* Begin DATASET EXCERPT *

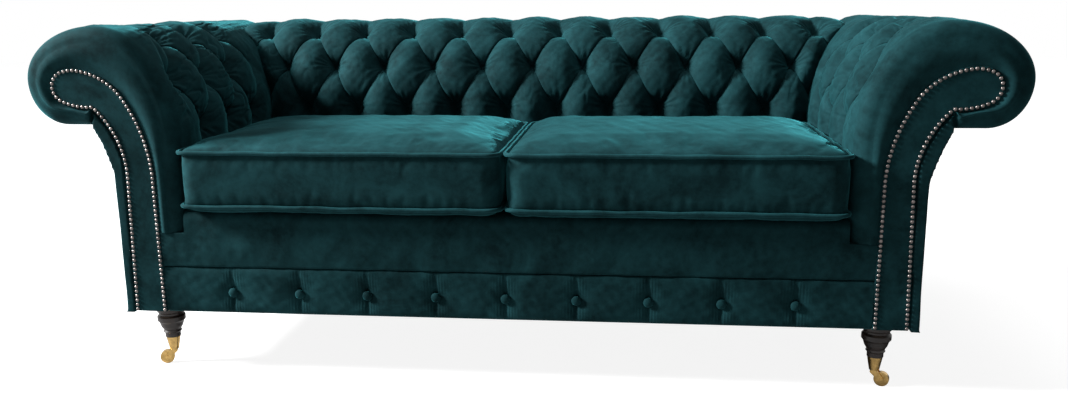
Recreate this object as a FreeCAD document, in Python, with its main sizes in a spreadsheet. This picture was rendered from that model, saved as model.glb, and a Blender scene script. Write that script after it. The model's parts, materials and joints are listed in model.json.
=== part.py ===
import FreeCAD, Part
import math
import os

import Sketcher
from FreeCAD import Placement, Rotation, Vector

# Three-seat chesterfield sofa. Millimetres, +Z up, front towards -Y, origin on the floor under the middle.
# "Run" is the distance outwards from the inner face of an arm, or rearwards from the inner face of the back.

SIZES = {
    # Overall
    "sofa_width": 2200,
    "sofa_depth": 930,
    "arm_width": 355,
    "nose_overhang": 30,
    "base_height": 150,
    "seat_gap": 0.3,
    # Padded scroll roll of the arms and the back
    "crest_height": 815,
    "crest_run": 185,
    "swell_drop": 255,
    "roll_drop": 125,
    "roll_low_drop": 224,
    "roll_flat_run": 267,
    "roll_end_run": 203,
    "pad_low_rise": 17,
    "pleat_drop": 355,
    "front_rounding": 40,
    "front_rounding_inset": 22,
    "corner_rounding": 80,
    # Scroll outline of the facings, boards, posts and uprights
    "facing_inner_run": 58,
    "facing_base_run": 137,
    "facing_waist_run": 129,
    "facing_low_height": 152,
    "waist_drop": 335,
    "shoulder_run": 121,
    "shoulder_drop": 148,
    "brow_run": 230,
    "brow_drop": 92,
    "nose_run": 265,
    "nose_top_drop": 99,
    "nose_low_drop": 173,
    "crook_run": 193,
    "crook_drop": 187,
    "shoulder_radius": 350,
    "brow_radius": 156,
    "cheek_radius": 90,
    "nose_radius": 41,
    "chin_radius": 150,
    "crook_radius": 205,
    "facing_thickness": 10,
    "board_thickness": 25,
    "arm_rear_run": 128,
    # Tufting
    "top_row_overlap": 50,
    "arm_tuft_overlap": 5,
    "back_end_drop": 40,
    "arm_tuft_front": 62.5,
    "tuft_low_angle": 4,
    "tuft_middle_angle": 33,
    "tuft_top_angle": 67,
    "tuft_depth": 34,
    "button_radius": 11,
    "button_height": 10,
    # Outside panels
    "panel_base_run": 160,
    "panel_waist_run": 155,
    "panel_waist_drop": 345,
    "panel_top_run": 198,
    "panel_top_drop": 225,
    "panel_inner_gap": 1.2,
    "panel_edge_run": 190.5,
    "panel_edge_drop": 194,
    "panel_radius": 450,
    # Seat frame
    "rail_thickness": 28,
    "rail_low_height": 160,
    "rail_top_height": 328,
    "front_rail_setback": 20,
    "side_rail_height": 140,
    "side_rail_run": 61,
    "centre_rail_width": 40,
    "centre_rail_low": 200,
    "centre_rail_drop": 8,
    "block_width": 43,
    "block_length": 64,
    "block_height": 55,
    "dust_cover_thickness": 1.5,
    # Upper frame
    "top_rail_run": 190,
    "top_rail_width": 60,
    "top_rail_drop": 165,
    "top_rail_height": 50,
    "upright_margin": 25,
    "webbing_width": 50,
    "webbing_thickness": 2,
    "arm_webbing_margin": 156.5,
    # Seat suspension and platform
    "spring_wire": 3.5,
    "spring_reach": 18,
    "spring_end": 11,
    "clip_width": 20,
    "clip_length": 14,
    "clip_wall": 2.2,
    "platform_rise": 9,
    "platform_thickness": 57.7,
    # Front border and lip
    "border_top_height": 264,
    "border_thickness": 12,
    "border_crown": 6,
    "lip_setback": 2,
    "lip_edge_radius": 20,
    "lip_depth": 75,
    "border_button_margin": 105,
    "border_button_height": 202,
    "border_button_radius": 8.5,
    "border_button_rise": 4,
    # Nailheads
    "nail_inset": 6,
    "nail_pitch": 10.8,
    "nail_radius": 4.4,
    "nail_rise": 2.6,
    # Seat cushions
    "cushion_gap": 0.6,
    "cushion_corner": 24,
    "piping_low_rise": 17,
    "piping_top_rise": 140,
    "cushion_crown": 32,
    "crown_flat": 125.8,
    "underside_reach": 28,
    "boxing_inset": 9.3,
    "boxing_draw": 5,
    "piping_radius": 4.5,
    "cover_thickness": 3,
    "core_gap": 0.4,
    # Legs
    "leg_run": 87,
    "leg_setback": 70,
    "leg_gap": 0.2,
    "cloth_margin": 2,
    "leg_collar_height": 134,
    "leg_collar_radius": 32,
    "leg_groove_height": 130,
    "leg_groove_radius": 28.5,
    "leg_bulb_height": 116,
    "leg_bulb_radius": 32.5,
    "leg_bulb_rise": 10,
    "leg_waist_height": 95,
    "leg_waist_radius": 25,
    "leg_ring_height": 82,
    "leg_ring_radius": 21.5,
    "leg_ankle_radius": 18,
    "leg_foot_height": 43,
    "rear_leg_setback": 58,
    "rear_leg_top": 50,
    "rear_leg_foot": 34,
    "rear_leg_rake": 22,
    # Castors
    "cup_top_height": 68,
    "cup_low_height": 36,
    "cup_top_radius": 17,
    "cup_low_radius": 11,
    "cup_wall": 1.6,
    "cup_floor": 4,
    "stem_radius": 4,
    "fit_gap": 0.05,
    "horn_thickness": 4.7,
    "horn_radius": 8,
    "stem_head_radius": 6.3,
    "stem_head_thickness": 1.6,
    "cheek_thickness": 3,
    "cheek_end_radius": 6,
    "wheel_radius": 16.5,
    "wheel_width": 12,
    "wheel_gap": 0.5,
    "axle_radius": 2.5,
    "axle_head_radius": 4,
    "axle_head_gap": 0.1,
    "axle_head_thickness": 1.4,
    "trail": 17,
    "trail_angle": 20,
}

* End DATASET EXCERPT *

### INSTRUCTIONS FOR THE TASK
Your task is to repeat every line exactly.

### RESPONSE TO THE EXERCISE
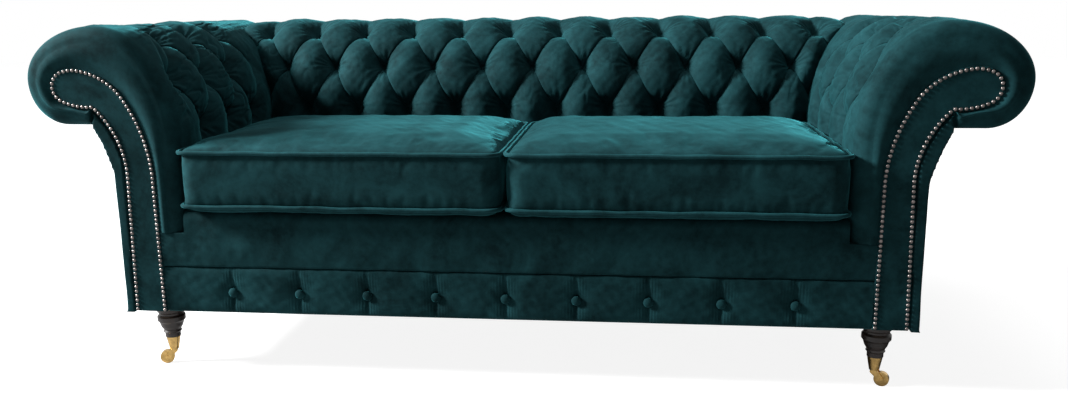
Recreate this object as a FreeCAD document, in Python, with its main sizes in a spreadsheet. This picture was rendered from that model, saved as model.glb, and a Blender scene script. Write that script after it. The model's parts, materials and joints are listed in model.json.
=== part.py ===
import FreeCAD, Part
import math
import os

import Sketcher
from FreeCAD import Placement, Rotation, Vector

# Three-seat chesterfield sofa. Millimetres, +Z up, front towards -Y, origin on the floor under the middle.
# "Run" is the distance outwards from the inner face of an arm, or rearwards from the inner face of the back.

SIZES = {
    # Overall
    "sofa_width": 2200,
    "sofa_depth": 930,
    "arm_width": 355,
    "nose_overhang": 30,
    "base_height": 150,
    "seat_gap": 0.3,
    # Padded scroll roll of the arms and the back
    "crest_height": 815,
    "crest_run": 185,
    "swell_drop": 255,
    "roll_drop": 125,
    "roll_low_drop": 224,
    "roll_flat_run": 267,
    "roll_end_run": 203,
    "pad_low_rise": 17,
    "pleat_drop": 355,
    "front_rounding": 40,
    "front_rounding_inset": 22,
    "corner_rounding": 80,
    # Scroll outline of the facings, boards, posts and uprights
    "facing_inner_run": 58,
    "facing_base_run": 137,
    "facing_waist_run": 129,
    "facing_low_height": 152,
    "waist_drop": 335,
    "shoulder_run": 121,
    "shoulder_drop": 148,
    "brow_run": 230,
    "brow_drop": 92,
    "nose_run": 265,
    "nose_top_drop": 99,
    "nose_low_drop": 173,
    "crook_run": 193,
    "crook_drop": 187,
    "shoulder_radius": 350,
    "brow_radius": 156,
    "cheek_radius": 90,
    "nose_radius": 41,
    "chin_radius": 150,
    "crook_radius": 205,
    "facing_thickness": 10,
    "board_thickness": 25,
    "arm_rear_run": 128,
    # Tufting
    "top_row_overlap": 50,
    "arm_tuft_overlap": 5,
    "back_end_drop": 40,
    "arm_tuft_front": 62.5,
    "tuft_low_angle": 4,
    "tuft_middle_angle": 33,
    "tuft_top_angle": 67,
    "tuft_depth": 34,
    "button_radius": 11,
    "button_height": 10,
    # Outside panels
    "panel_base_run": 160,
    "panel_waist_run": 155,
    "panel_waist_drop": 345,
    "panel_top_run": 198,
    "panel_top_drop": 225,
    "panel_inner_gap": 1.2,
    "panel_edge_run": 190.5,
    "panel_edge_drop": 194,
    "panel_radius": 450,
    # Seat frame
    "rail_thickness": 28,
    "rail_low_height": 160,
    "rail_top_height": 328,
    "front_rail_setback": 20,
    "side_rail_height": 140,
    "side_rail_run": 61,
    "centre_rail_width": 40,
    "centre_rail_low": 200,
    "centre_rail_drop": 8,
    "block_width": 43,
    "block_length": 64,
    "block_height": 55,
    "dust_cover_thickness": 1.5,
    # Upper frame
    "top_rail_run": 190,
    "top_rail_width": 60,
    "top_rail_drop": 165,
    "top_rail_height": 50,
    "upright_margin": 25,
    "webbing_width": 50,
    "webbing_thickness": 2,
    "arm_webbing_margin": 156.5,
    # Seat suspension and platform
    "spring_wire": 3.5,
    "spring_reach": 18,
    "spring_end": 11,
    "clip_width": 20,
    "clip_length": 14,
    "clip_wall": 2.2,
    "platform_rise": 9,
    "platform_thickness": 57.7,
    # Front border and lip
    "border_top_height": 264,
    "border_thickness": 12,
    "border_crown": 6,
    "lip_setback": 2,
    "lip_edge_radius": 20,
    "lip_depth": 75,
    "border_button_margin": 105,
    "border_button_height": 202,
    "border_button_radius": 8.5,
    "border_button_rise": 4,
    # Nailheads
    "nail_inset": 6,
    "nail_pitch": 10.8,
    "nail_radius": 4.4,
    "nail_rise": 2.6,
    # Seat cushions
    "cushion_gap": 0.6,
    "cushion_corner": 24,
    "piping_low_rise": 17,
    "piping_top_rise": 140,
    "cushion_crown": 32,
    "crown_flat": 125.8,
    "underside_reach": 28,
    "boxing_inset": 9.3,
    "boxing_draw": 5,
    "piping_radius": 4.5,
    "cover_thickness": 3,
    "core_gap": 0.4,
    # Legs
    "leg_run": 87,
    "leg_setback": 70,
    "leg_gap": 0.2,
    "cloth_margin": 2,
    "leg_collar_height": 134,
    "leg_collar_radius": 32,
    "leg_groove_height": 130,
    "leg_groove_radius": 28.5,
    "leg_bulb_height": 116,
    "leg_bulb_radius": 32.5,
    "leg_bulb_rise": 10,
    "leg_waist_height": 95,
    "leg_waist_radius": 25,
    "leg_ring_height": 82,
    "leg_ring_radius": 21.5,
    "leg_ankle_radius": 18,
    "leg_foot_height": 43,
    "rear_leg_setback": 58,
    "rear_leg_top": 50,
    "rear_leg_foot": 34,
    "rear_leg_rake": 22,
    # Castors
    "cup_top_height": 68,
    "cup_low_height": 36,
    "cup_top_radius": 17,
    "cup_low_radius": 11,
    "cup_wall": 1.6,
    "cup_floor": 4,
    "stem_radius": 4,
    "fit_gap": 0.05,
    "horn_thickness": 4.7,
    "horn_radius": 8,
    "stem_head_radius": 6.3,
    "stem_head_thickness": 1.6,
    "cheek_thickness": 3,
    "cheek_end_radius": 6,
    "wheel_radius": 16.5,
    "wheel_width": 12,
    "wheel_gap": 0.5,
    "axle_radius": 2.5,
    "axle_head_radius": 4,
    "axle_head_gap": 0.1,
    "axle_head_thickness": 1.4,
    "trail": 17,
    "trail_angle": 20,
}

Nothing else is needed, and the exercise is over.